_REQUEST_. Write out only the span of lines that begins at the line with "the vertical axis." and ends at the line with "bpy.data.objects.remove(obj)". Keep both end lines, word for word.

_SUPPLIED INFORMATION_.
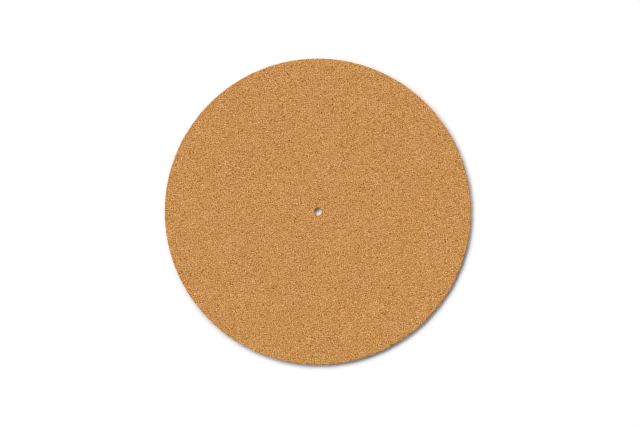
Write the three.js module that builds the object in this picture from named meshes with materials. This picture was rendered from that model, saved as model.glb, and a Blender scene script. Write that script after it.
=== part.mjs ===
// Turntable platter mat: one flat disc, die-cut from a sheet of fine-grain agglomerated
// cork, with a hole in its middle for the record spindle. Millimetres, +Z up. The origin
// is the centre of the underside, the face that lies on the platter.

import * as THREE from "three";

// Driving dimensions
const matDiameter = 300;
const sheetThickness = 3;
const spindleHoleDiameter = 7.2;
const upperEdgeRadius = 0.25; // the cutting rule drags the sheet's upper edge down as it enters
const lowerEdgeRadius = 0.15; // the lower edge breaks slightly as the rule leaves
const wallHollow = 0.12; // the squeezed cork springs back, so a cut wall is hollow mid-way

// Smoothness of the mesh
const stepsAround = 180; // a multiple of four, so that the disc is full size along X and Y
const stepsPerCurve = 2; // pieces in a hollow wall, and half the pieces in a rounded edge

const corkColour = 0xc58f55;
const corkRoughness = 0.95;

const quarterTurn = Math.PI / 2;

// The cross-section on one side of the axis, as radius and height, walked round from the
// underside: up the rim's wall, in along the playing face and down the spindle hole's wall.
function sheetSection() {
  const rim = matDiameter / 2;
  const bore = spindleHoleDiameter / 2;
  const upperCentre = sheetThickness - upperEdgeRadius;
  const lowerCentre = lowerEdgeRadius;
  const midWall = (upperCentre + lowerCentre) / 2;
  // A quadratic curve passes half as deep as its control point lies.
  const hollowControl = 2 * wallHollow;

  const section = new THREE.Path();
  section.moveTo(bore + lowerEdgeRadius, 0);
  section.lineTo(rim - lowerEdgeRadius, 0);
  section.absarc(rim - lowerEdgeRadius, lowerCentre, lowerEdgeRadius, -quarterTurn, 0);
  section.quadraticCurveTo(rim - hollowControl, midWall, rim, upperCentre);
  section.absarc(rim - upperEdgeRadius, upperCentre, upperEdgeRadius, 0, quarterTurn);
  section.lineTo(bore + upperEdgeRadius, sheetThickness);
  section.absarc(bore + upperEdgeRadius, upperCentre, upperEdgeRadius, quarterTurn, 2 * quarterTurn);
  section.quadraticCurveTo(bore + hollowControl, midWall, bore, lowerCentre);
  section.absarc(bore + lowerEdgeRadius, lowerCentre, lowerEdgeRadius, -2 * quarterTurn, -quarterTurn);
  return section.getPoints(stepsPerCurve);
}

// The section turned once round the vertical axis.
function platterMat() {
  const geometry = new THREE.LatheGeometry(sheetSection(), stepsAround);
  geometry.rotateX(quarterTurn); // a lathe turns round +Y, and the mat's axis is +Z
  const cork = new THREE.MeshStandardMaterial({
    color: corkColour,
    roughness: corkRoughness,
    metalness: 0,
  });
  const mat = new THREE.Mesh(geometry, cork);
  mat.name = "platter_mat";
  return mat;
}

const part = new THREE.Group();
part.add(platterMat());

export default part;
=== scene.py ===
# Cork turntable mat, seen from straight above on a white table in soft light from the upper left
import math

import bpy
import numpy as np
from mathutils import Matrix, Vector, geometry, noise


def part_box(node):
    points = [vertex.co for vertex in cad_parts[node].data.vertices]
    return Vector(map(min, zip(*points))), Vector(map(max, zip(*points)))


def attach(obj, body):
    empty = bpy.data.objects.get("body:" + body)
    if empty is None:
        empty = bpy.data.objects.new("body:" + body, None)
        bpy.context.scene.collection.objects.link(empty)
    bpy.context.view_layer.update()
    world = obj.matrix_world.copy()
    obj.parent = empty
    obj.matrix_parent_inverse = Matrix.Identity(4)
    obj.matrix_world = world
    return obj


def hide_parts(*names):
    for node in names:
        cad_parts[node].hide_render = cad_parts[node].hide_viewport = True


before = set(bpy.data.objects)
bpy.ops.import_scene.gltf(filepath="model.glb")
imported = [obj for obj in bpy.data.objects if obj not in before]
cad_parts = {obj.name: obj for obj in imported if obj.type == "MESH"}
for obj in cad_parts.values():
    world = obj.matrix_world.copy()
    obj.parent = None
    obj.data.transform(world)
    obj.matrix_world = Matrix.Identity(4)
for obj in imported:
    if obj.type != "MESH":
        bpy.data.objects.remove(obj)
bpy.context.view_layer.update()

millimetre = 0.001
fullTurn = 2 * math.pi
quarterTurn = math.pi / 2
goldenAngle = math.pi * (3 - math.sqrt(5))


def linearColour(red, green, blue):
    # 0 to 255 as a picture editor shows it, turned into what the shader wants
    def channel(value):
        value /= 255
        return value / 12.92 if value <= 0.04045 else ((value + 0.055) / 1.055) ** 2.4

    return channel(red), channel(green), channel(blue), 1.0


# Shader maths

class Wire:
    # one output socket; an expression on it adds the Math nodes
    def __init__(self, graph, socket):
        self.graph = graph
        self.socket = socket

    def maths(self, operation, first, second):
        return self.graph.node("ShaderNodeMath", {"operation": operation},
                               {"Value": first, "Value_001": second})["Value"]

    def __add__(self, other):
        return self.maths("ADD", self, other)

    def __radd__(self, other):
        return self.maths("ADD", other, self)

    def __sub__(self, other):
        return self.maths("SUBTRACT", self, other)

    def __rsub__(self, other):
        return self.maths("SUBTRACT", other, self)

    def __mul__(self, other):
        return self.maths("MULTIPLY", self, other)

    def __rmul__(self, other):
        return self.maths("MULTIPLY", other, self)

    def orElse(self, other):
        return self.maths("MAXIMUM", self, other)


class Graph:
    # a material's or the world's node tree, emptied
    def __init__(self, owner):
        owner.use_nodes = True
        self.tree = owner.node_tree
        self.tree.nodes.clear()

    def node(self, kind, settings=None, inputs=None):
        made = self.tree.nodes.new(kind)
        for name, value in (settings or {}).items():
            if name == "stops":
                ramp = made.color_ramp.elements
                while len(ramp) < len(value):
                    ramp.new(1.0)
                for stop, (position, colour) in zip(ramp, value):
                    stop.position = position
                    stop.color = colour
            else:
                setattr(made, name, value)
        for name, value in (inputs or {}).items():
            socket = next(s for s in made.inputs if name in (s.identifier, s.name))
            if isinstance(value, Wire):
                self.tree.links.new(value.socket, socket)
            else:
                socket.default_value = value
        return {key: Wire(self, s) for s in made.outputs for key in (s.name, s.identifier)}

    def blend(self, factor, first, second):
        return self.node("ShaderNodeMix", {"data_type": "RGBA"},
                         {"Factor_Float": factor, "A_Color": first, "B_Color": second})["Result_Color"]

    def vectors(self, operation, first, second):
        return self.node("ShaderNodeVectorMath", {"operation": operation},
                         {"Vector": first, "Vector_001": second})["Vector"]

    def noise(self, place, width, detail):
        return self.node("ShaderNodeTexNoise", None,
                         {"Vector": place, "Scale": 1 / width, "Detail": detail})

    def ranged(self, value, start, end, low=0.0, high=1.0, kind="LINEAR"):
        return self.node("ShaderNodeMapRange", {"interpolation_type": kind}, {
            "Value": value, "From Min": start, "From Max": end, "To Min": low, "To Max": high})["Result"]

    def channels(self, colour):
        return self.node("ShaderNodeSeparateColor", None, {"Color": colour})


# The mat's mesh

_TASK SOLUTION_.
// The section turned once round the vertical axis.
function platterMat() {
  const geometry = new THREE.LatheGeometry(sheetSection(), stepsAround);
  geometry.rotateX(quarterTurn); // a lathe turns round +Y, and the mat's axis is +Z
  const cork = new THREE.MeshStandardMaterial({
    color: corkColour,
    roughness: corkRoughness,
    metalness: 0,
  });
  const mat = new THREE.Mesh(geometry, cork);
  mat.name = "platter_mat";
  return mat;
}

const part = new THREE.Group();
part.add(platterMat());

export default part;
=== scene.py ===
# Cork turntable mat, seen from straight above on a white table in soft light from the upper left
import math

import bpy
import numpy as np
from mathutils import Matrix, Vector, geometry, noise


def part_box(node):
    points = [vertex.co for vertex in cad_parts[node].data.vertices]
    return Vector(map(min, zip(*points))), Vector(map(max, zip(*points)))


def attach(obj, body):
    empty = bpy.data.objects.get("body:" + body)
    if empty is None:
        empty = bpy.data.objects.new("body:" + body, None)
        bpy.context.scene.collection.objects.link(empty)
    bpy.context.view_layer.update()
    world = obj.matrix_world.copy()
    obj.parent = empty
    obj.matrix_parent_inverse = Matrix.Identity(4)
    obj.matrix_world = world
    return obj


def hide_parts(*names):
    for node in names:
        cad_parts[node].hide_render = cad_parts[node].hide_viewport = True


before = set(bpy.data.objects)
bpy.ops.import_scene.gltf(filepath="model.glb")
imported = [obj for obj in bpy.data.objects if obj not in before]
cad_parts = {obj.name: obj for obj in imported if obj.type == "MESH"}
for obj in cad_parts.values():
    world = obj.matrix_world.copy()
    obj.parent = None
    obj.data.transform(world)
    obj.matrix_world = Matrix.Identity(4)
for obj in imported:
    if obj.type != "MESH":
        bpy.data.objects.remove(obj)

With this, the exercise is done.